In future work, Li et al. should characterize at the landing site not only soil samples but also samples of rock. This task could be carried out through a comprehensive in situ exploration of the area that surrounds the Chang’e-4 landing site, with the acquisition of reflectance spectra from selected bedrock targets. Such exploration is also crucial to better document the geological context of the detected materials, so that potential issues that might call into question the authors’ interpretation of their results can be addressed. These issues include the possibility that the impact that created the South Pole–Aitken Basin led to the formation of a massive sheet of melted rock that is tens of kilometres thick and has compositionally distinct layers8,9. Another complexity could arise from the regional emplacement, after the formation of the South Pole–Aitken Basin, of cryptomaria10 (lava flows buried by subsequent crater ejecta).
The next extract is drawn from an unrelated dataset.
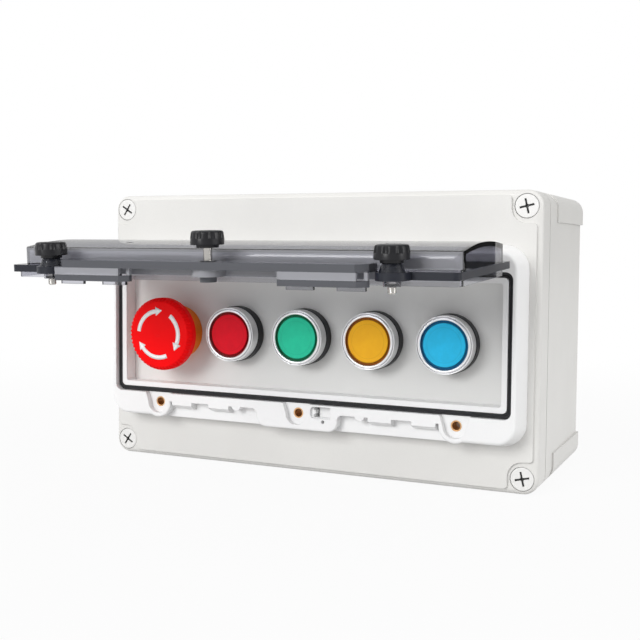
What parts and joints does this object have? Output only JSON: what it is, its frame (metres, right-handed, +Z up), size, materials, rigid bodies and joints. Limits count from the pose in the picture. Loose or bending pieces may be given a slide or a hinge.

Nevertheless, Li and colleagues’ results are thrilling and could have considerable implications for characterizing the composition of the Moon’s upper mantle11–13, and for establishing constraints on characteristics of the lunar magma ocean that would have varied with time. Such characteristics include the ocean’s depth, its rate of cooling and its rate of evolution — the latter of which is controlled by magma viscosity, convection processes and the subsequent development of instability. In a broader sense, the authors’ findings might also affect our understanding of the formation and evolution of planetary interiors. It is of the utmost importance to make progress towards unpacking the geology of the lunar far side, expanding our fundamental knowledge of the Moon’s formation and the origin of the crustal asymmetry that exists between its near and far sides14, and preparing future sample-return missions.